The ring of untruth permeates the HRW report. Their account of the death of a young boy, although appealingly cinematic, is decidedly peculiar:

"When the shelling resumed on Friday afternoon, six-year-old Erxhan Aliu was playing in the street. 'Basqim', (not his real name), a twenty-five-year-old farmer from the village, watched as Erxhan was hit by a shell: 'On Friday, at about 5 or 6 p.m. when the shelling started again, there were people standing in the road and I was watching them. There were some kids also. I saw the kids running towards [the adults] and at the same moment a grenade hit the kid. The boy flew into the air and there was lots of smoke....'"

So, all these kids are playing in the street at every lull in the fighting? Either the parenting skills of Albanian mothers are not quite up to snuff, or else somebody is telling a little fib. Indeed, the dishonesty of this dubious account is all too apparent, not only in its lack of coherence, but also in the anonymity of the witness. Such testimony would not stand up in an American court of law, but Carla Del Ponte is far less fastidious.


Other details give the game away. Here is part an account of an alleged Macedonian attack on a private home in Ljuboten, supposedly inhabited by civilian noncombatants:

"First they were on the side of the house, and they couldn't shoot through the walls. So they went a bit further and were directly in front of the house, and started shooting again. They were firing on the second and third floor from the APC; they broke all the windows. Then they came to the gate of the yard, the gate was closed. They shot out the lock to break it, but they couldn't do it. Afterwards, I don't know how, but they blew away the whole door...."

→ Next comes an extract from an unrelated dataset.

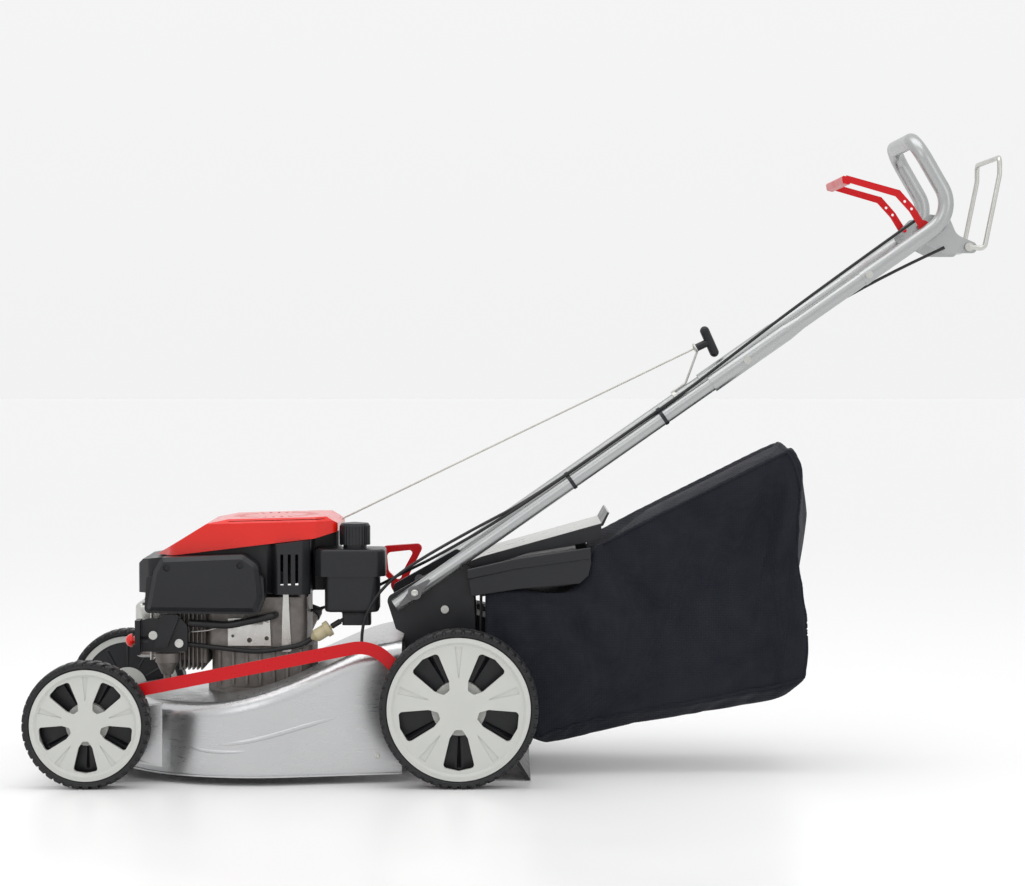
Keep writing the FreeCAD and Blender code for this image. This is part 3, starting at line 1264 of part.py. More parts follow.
def bag_frame():
    """Plastic front rim and top grip of the grass bag, with its two hooks."""
    cheek = side_prism([(66, 325), (4, 343), (-112, 364), (-118, 345), (-108, 320), (-90, 308), (62, 288)],
                       112.6, 117.6)
    top = side_prism([(66, 322), (60, 326), (4, 339), (-96, 356), (-96, 352), (4, 335), (60, 322)], -113, 113)
    front = side_prism([(60, 322), (63, 322), (63, 130), (60, 130)], -117.6, 117.6)
    mouth = Part.makeBox(40, 204, 168, point(40, -102, 140))
    shape = cheek.fuse([mirrored_y(cheek), top, front.cut(mouth)])
    clear = rod(point(97, -130, 330), point(97, 130, 330), 20)
    return finish(feature("bag_frame", shape.removeSplitter().cut(clear)))


def bag_fabric():
    """Woven sack, a closed solid of its outer shape."""
    outline = [(56, 300), (-100, 305), (-122, 371), (-300, 455), (-432, 517), (-452, 480), (-458, 322),
               (-461, 222), (-440, 152), (-300, 120), (-192, 99), (-36, 55), (54, 104)]
    half = size("bag_half_width")
    body = side_prism(outline, -half, half, [4, 10, 10, 400, 14, 60, 300, 60, 12, 300, 300, 20, 12])
    nose = [Part.makeBox(300, 100, 300, point(-124, y_low, 284)) for y_low in (108, -208)]
    return finish(feature("bag_fabric", body.cut(nose)))


for side, word in ((1, "left"), (-1, "right")):
    lower_tube("lower_tube_" + word, side * TUBE_Y)
    upper_tube("upper_tube_" + word, side * TUBE_Y)
    wing_lever("wing_lever_" + word, side)

for make in (handle_bow, stop_bail, drive_bail, handle_bolts, rope_guide, starter_grip, starter_rope,
             cable_ties, stop_cable, drive_cable, rear_flap, trailing_flap, bag_frame, bag_fabric):
    make()


# ---------------------------------------------------------------- checks and files

doc.recompute()
for item in doc.Objects:
    if "Invalid" in item.State or "Error" in item.State:
        raise RuntimeError("%s did not rebuild: %s" % (item.Name, item.State))
for item in parts:
    if item.Shape.isNull() or not item.Shape.isValid():
        raise RuntimeError("%s has no valid shape" % item.Label)

os.makedirs("parts", exist_ok=True)
for item in parts:
    item.Shape.exportStep("parts/%s.step" % item.Label)

low = Vector(*[min(getattr(item.Shape.BoundBox, axis + "Min") for item in parts) for axis in "XYZ"])
high = Vector(*[max(getattr(item.Shape.BoundBox, axis + "Max") for item in parts) for axis in "XYZ"])
print("%d sub-parts, from %s to %s" % (len(parts), low, high))
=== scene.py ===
"""Looks of the walk-behind lawn mower: materials, fabric bag, tyres, cords, light and camera.

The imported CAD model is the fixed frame: +X forward, +Y to the operator's left, +Z up, in metres.
"""
import json
import math

import bmesh
import bpy
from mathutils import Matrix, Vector


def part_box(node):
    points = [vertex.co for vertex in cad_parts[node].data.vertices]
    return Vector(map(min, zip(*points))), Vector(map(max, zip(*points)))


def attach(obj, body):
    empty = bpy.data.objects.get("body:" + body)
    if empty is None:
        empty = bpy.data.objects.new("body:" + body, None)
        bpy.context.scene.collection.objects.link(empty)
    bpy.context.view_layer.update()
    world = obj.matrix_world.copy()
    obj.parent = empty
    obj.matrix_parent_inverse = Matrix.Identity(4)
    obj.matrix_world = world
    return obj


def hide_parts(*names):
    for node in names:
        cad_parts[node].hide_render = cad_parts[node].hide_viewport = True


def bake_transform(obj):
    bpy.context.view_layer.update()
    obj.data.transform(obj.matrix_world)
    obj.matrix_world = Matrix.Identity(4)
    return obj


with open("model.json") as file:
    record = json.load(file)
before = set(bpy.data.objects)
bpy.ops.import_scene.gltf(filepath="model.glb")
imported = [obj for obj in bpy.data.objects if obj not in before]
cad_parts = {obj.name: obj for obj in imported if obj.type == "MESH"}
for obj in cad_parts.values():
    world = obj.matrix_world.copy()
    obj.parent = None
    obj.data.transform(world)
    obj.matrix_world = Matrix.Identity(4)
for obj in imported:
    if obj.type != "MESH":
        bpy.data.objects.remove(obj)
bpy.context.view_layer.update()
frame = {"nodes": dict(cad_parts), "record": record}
nodes = frame["nodes"]
scene = bpy.context.scene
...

But surely the Macedonian police would have enough firepower to blast through the door of an ordinary "civilian" home – so why does the witness seem so surprised that they succeeded? The answer is that traditional Albanian homes are not ordinary houses but more like small castles, or forts, built to withstand just such an assault as was launched at Ljuboten. The description of the events that took place in the village has all the hallmarks of a pitched battle – minus one side, of course. The Albanians, naturally, were completely disarmed, and did not fire a shot – at least this is the story HRW is peddling. There's only one problem: it's a lie.

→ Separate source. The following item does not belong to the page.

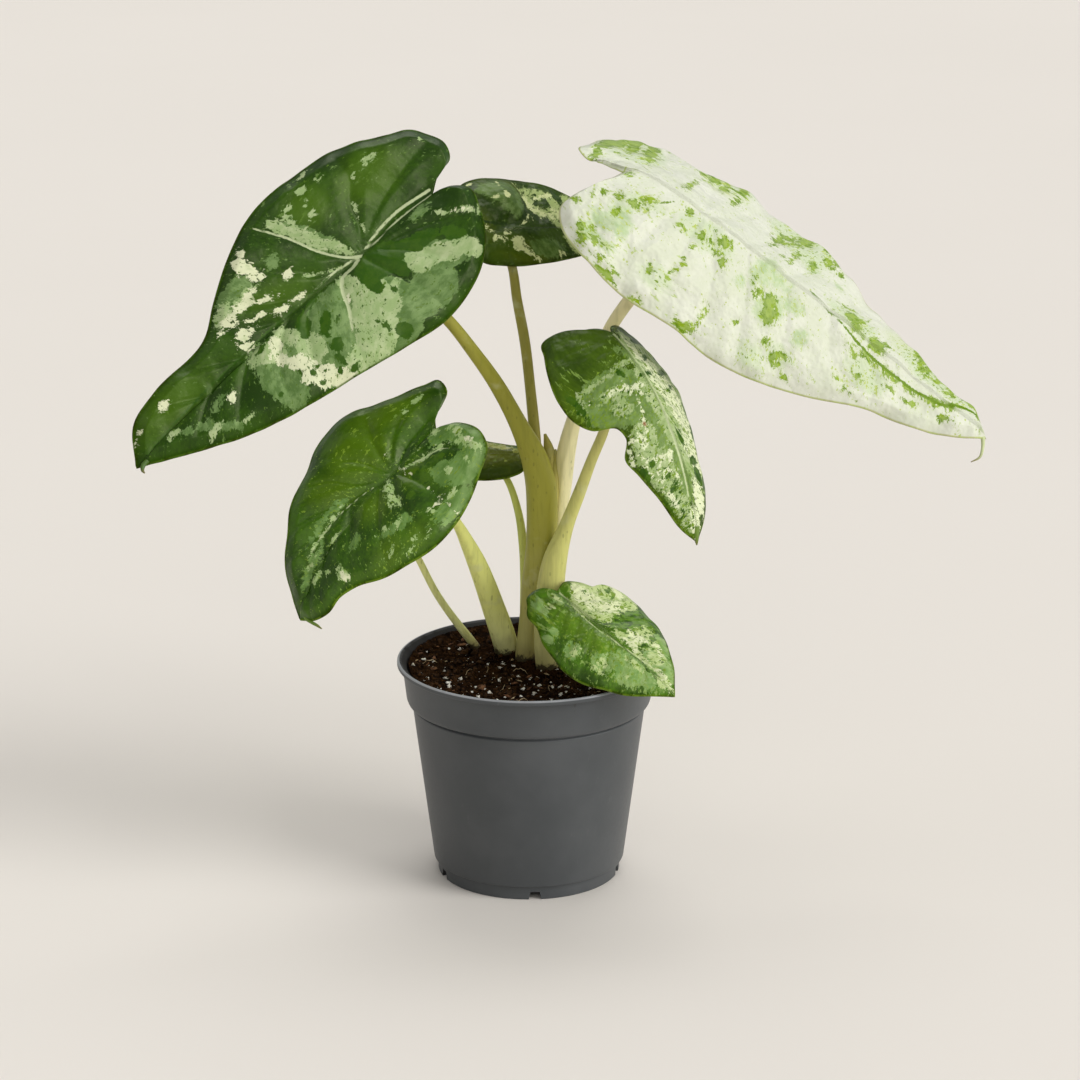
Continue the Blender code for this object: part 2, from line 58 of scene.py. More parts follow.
# Camera: level with the horizon it looks down by CAMERA_TILT at a point up the pot's axis.
CAMERA_TILT = 17.2
CAMERA_DISTANCE = 1.0
CAMERA_AIM = (3.0, 0.0, 92.0)
CAMERA_CLIP = (0.05, 50.0)
FRAME_WIDTH = 284.4      # what the picture's width spans at the aim, in mm
SENSOR = 36.0

# Studio.  Each lamp is a wide sun: its name, where it stands, how wide it looks, its strength.
LAMPS = [("key_sun", (0.85, -0.5, 0.85), 32, 1.25), ("right_sun", (1.0, -0.4, 0.06), 40, 1.7),
         ("top_sun", (0.1, 0.5, 0.9), 40, 0.95), ("front_sun", (0.1, -0.95, 0.4), 60, 0.5),
         ("left_sun", (-0.75, -0.1, 0.8), 34, 0.15)]
SKY_LIGHT = (0.38, 0.38, 0.38, 1)
BACKDROP = (0.795, 0.755, 0.691, 1)      # what is seen past the floor's edge
FLOOR_TONES = ((0.755, 0.71, 0.65), (0.783, 0.738, 0.677))
FLOOR_SIZE = 6.0                         # half of its side, in metres

# Pot.
POT_HEIGHT = 59.3
RIM_RADIUS = 35.0
COLLAR_TOP_RADIUS = 33.6
COLLAR_BOTTOM_RADIUS = 32.2
COLLAR_DEPTH = 11.3
BODY_TOP_RADIUS = 31.0
BODY_BOTTOM_RADIUS = 25.5
FOOT_RADIUS = 24.4
FOOT_HEIGHT = 3.8
FOOT_WIDTH = 1.6
FOOT_RECESS = 1.6
FLOOR_TOP = 3.4
LIP_DEPTH = 1.4
WALL = 1.0
POT_SEGMENTS = 160
CORNER_SIZE, CORNER_STEPS = 0.3, 4       # how the section's corners are rounded
SHARP_ANGLE = 35
GROOVE_DEPTH = 0.55                      # of the shadow line under the collar
GROOVE_TOP, GROOVE_BOTTOM, GROOVE_SLOPE = 0.1, 0.8, 0.4
NOTCH_COUNT = 5
NOTCH_FIRST_ANGLE = -86.0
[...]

Paraffin tests conducted by Macedonian police on the terrorists confirms that they had recently fired weapons: HRW, however, taking the stance of the Oswald-didn't-do-it Kennedy assassination conspiracy theorists, derides the test as "unreliable" – although such tests are routinely treated as valid evidence in American and European courts. Perhaps the entire West, then, is guilty of violating "human rights" and bears watching. So far, however, HRW seems to be applying this standard only to Macedonia.


In his own defense, Boskovski has said that what is being created here is yet "another Racak," and in that he is surely right. The Racak massacre, you'll recall, was the incident cited by the War Party – and Clinton himself – to target Yugoslavia and conquer Kosovo. It was only after the fact, however, long after the last bombs fell on Belgrade, that the truth came out about the battle of Racak. Oh, a few French newspapers had articles exposing the hoax early on, but in this country the real story wasn't widely known until long after Bill Clinton had declared "victory" and put the KLA on the American payroll as the "Kosovo Protection Corps."

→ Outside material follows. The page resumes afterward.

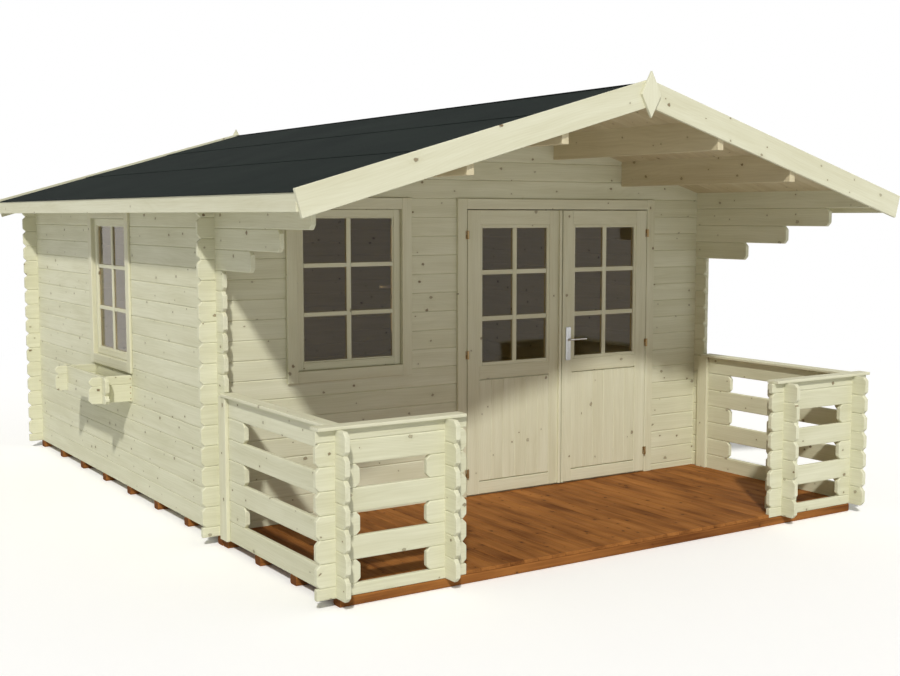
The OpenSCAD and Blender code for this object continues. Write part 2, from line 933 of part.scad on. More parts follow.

At least at Racak they tried to give some credence to the idea that targets of a Serbian military operation were just hapless peaceful villagers; in Ljuboten, however, the HRW expects us to believe that because the combatants weren't wearing uniforms they couldn't have been NLA (or ANA) fighters. We are also told that the Macedonians didn't find any weapons – but how does HRW know that? If I were them, I wouldn't bet the ranch on it – especially in a country where the right to bear arms is so often exercised by so many. And so what if they didn't find the weapons: according to reports from the Macedonian media, the police couldn't even get into the village due to interference from the OSCE monitors and the villagers. The bodies of all the alleged victims were quickly buried – although probably not in the same spot as their Kalishnikovs.


HRW describes all the Albanian inhabitants of Ljuboten as "civilians" by definition, and rules out any NLA presence in the village on the grounds that it is surrounded on three sides by Macedonian towns. But if the rebels were trying to create a provocation – in order to gain some advantage in the "peace" talks – then surely this is where they would do it, in an area a few minutes from Skopje, so as to underscore their own power and the military weakness of the government. Weak logic, dubious and self-contradictory testimony, and the suspicious timing – the report was issued just as cries for extending the NATO presence beyond the September 26 exit date – all point to yet another slipshod effort by the War Party to pass off propaganda as fact.


Yet the "massacre" that supposed took place at Ljuboten is indeed being reported as fact in most major media. Even more significant is what is not being reported: the Albanian campaign of ethnic cleansing that has created over a hundred thousand refugees, the burning of Macedonian homes, the rape and pillage of a country once considered a model of mult-cultural democracy. If you want a lesson in "how to demonize an enemy," then watch the concerted campaign against Georgievski, against Boskovski, against any Macedonian who dares to resist the conquest and partition of his country. Their only crime is to stand up for Macedonia, its sovereignty and its dignity – and that is a crime in the world NATO and Human Rights Watch are busily building for us.


What is most shameful about this whole sordid affair – the mugging of Macedonia – is the active participation of a Republican administration in a project begun by its debauched and corrupt predecessor: the destruction of the Balkan Slavic states and the creation of a Greater Albania. I would argue that, of all Bill Clinton's crimes – the depravity, the lying, the brazen tackiness and greed – his war against the people of Yugoslavia was the worst. But even among those conservatives less emphatic in their foreign policy views, surely Kosovo was way up there on the list of Clintonian evils that make up his legacy. Why oh why, then, is an ostensibly Republican administration replicating his sin in Macedonia? The US is hip-deep into this one, and where are the Republican members of congress who demanded that we get out of the Balkans when Clinton was in the White House? Are they deaf, dumb, and blind? What is needed is a thorough congressional investigation of our role in the ongoing destruction of Macedonia – and of our Balkan policy in general. The much-vaunted "policy review" undertaken by the Bush administration has yet to be completed: what needs reviewing, first of all, is our ongoing complicity in the rape of Macedonia.